Problem requirements →
Which lines contain the string "joints"? Please list every one of them.

· · · · · · ·

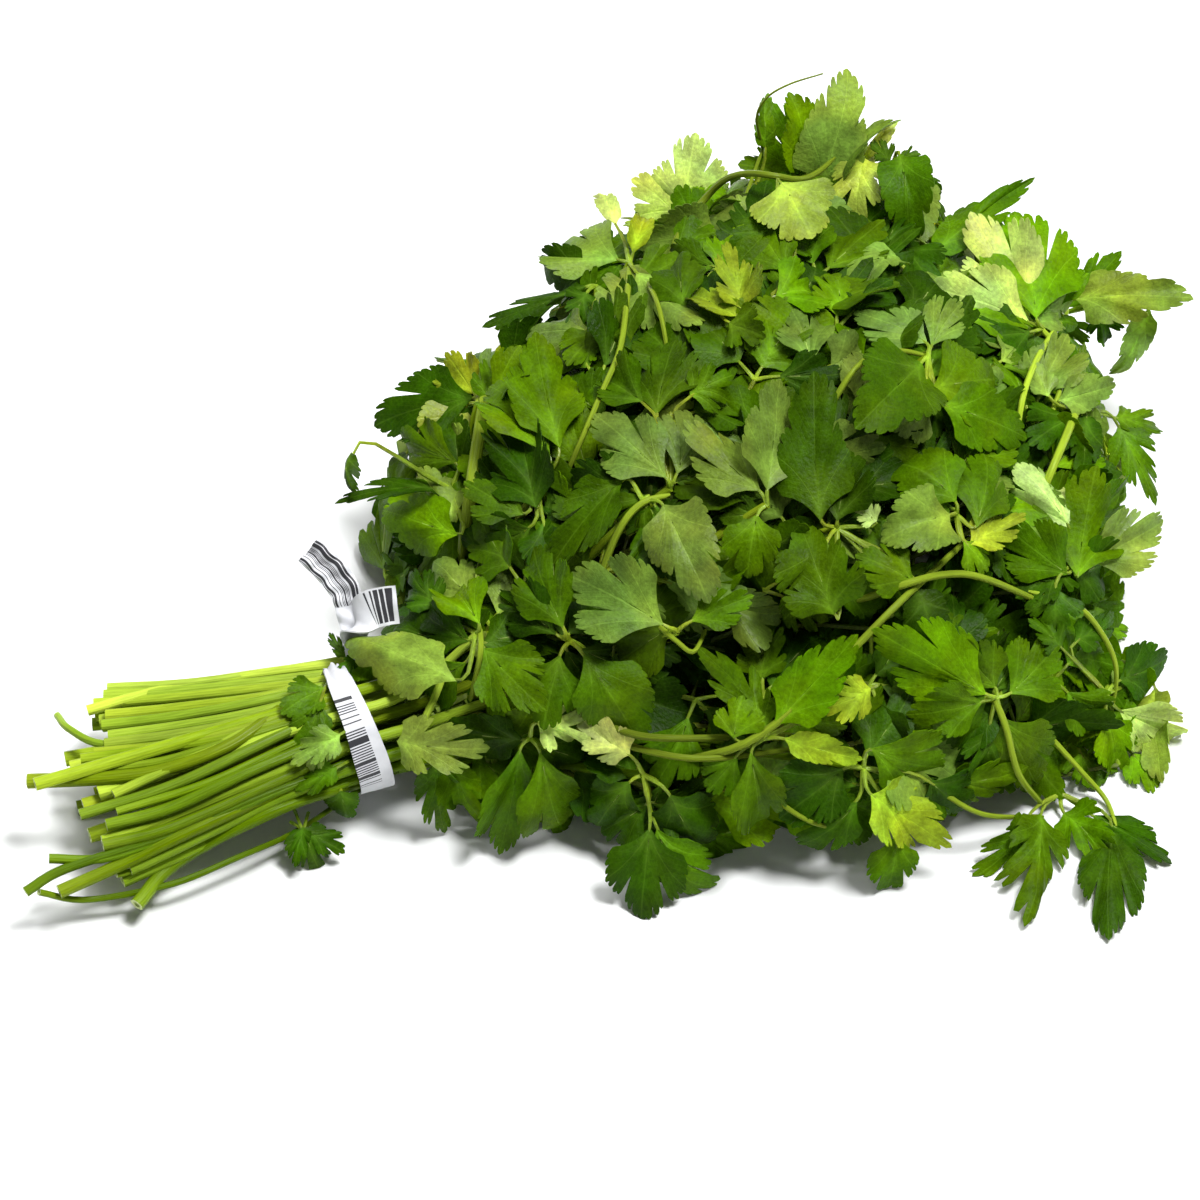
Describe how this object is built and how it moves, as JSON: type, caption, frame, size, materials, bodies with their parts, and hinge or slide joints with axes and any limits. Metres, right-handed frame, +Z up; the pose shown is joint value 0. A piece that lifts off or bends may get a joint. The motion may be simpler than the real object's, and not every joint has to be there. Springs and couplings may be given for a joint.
{
  "type": "coriander bunch",
  "caption": "Bunch of fresh coriander lying on its side: thin green stems held by a paper twist tie, opening into a loose heap of lobed, toothed leaves.",
  "frame": {"origin": "middle of the footprint on the surface that the bunch lies on", "axes": "+X from the cut stem ends towards the leaf tips, +Y towards the back of the heap of leaves, +Z up"},
  "size_m": [0.3478, 0.267, 0.106],
  "materials": {
    "leaf_pale": "satin",
    "leaf_bright": "satin",
    "leaf_green": "satin",
    "leaf_dark": "satin",
    "stem": "satin",
    "tie_paper": "matte"
  },
  "bodies": {
    "root": {"twist_tie": "tie_paper", "stem_01": "stem", "stem_02": "stem", "stem_03": "stem", "stem_04": "stem", "stem_05": "stem", "stem_06": "stem", "stem_07": "stem", "stem_08": "stem", "stem_09": "stem", "stem_10": "stem", "stem_11": "stem", "stem_12": "stem", "stem_13": "stem", "stem_14": "stem", "stem_15": "stem", "stem_16": "stem", "stem_17": "stem", "stem_18": "stem", "stem_19": "stem", "stem_20": "stem", "stem_21": "stem", "stem_22": "stem", "leaf_top_spray": "leaf_pale", "leaf_rolled": "leaf_green", "leaf_pale_top": "leaf_pale", "leaf_spike": "leaf_green", "leaf_lobed_left": "leaf_dark", "leaf_folded_top": "leaf_bright", "leaf_vivid_crown": "leaf_green", "leaf_back_fronds": "leaf_dark", "leaf_drooping_back": "leaf_dark", "leaf_bright_fan": "leaf_bright", "leaf_far_right": "leaf_pale", "leaf_arched": "leaf_pale", "leaf_hanging_right": "leaf_dark", "leaf_right_cluster": "leaf_green", "leaf_middle_fans": "leaf_green", "leaf_long_dark": "leaf_dark", "leaf_grey_middle": "leaf_pale", "leaf_grey_upper": "leaf_pale", "leaf_curved_middle": "leaf_green", "leaf_pale_fan": "leaf_pale", "leaf_olive_middle": "leaf_green", "leaf_near_tie": "leaf_pale", "leaf_thick_stalk": "leaf_dark", "leaf_left_droop": "leaf_green", "leaf_dark_middle": "leaf_dark", "leaf_front_of_tie": "leaf_pale", "leaf_front_cluster": "leaf_green", "leaf_front_hanging": "leaf_dark", "leaf_front_bright": "leaf_bright", "leaf_front_right": "leaf_bright", "leaf_right_middle": "leaf_green", "leaf_hanging_front": "leaf_dark", "leaf_right_edge": "leaf_green", "leaf_under": "leaf_dark", "leaf_back_left": "leaf_green", "leaf_back_right": "leaf_green"}
  },
  "joints": []
}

· · · · · · ·

Exercise result →
Describe how this object is built and how it moves, as JSON: type, caption, frame, size, materials, bodies with their parts, and hinge or slide joints with axes and any limits. Metres, right-handed frame, +Z up; the pose shown is joint value 0. A piece that lifts off or bends may get a joint. The motion may be simpler than the real object's, and not every joint has to be there. Springs and couplings may be given for a joint.
  "joints": []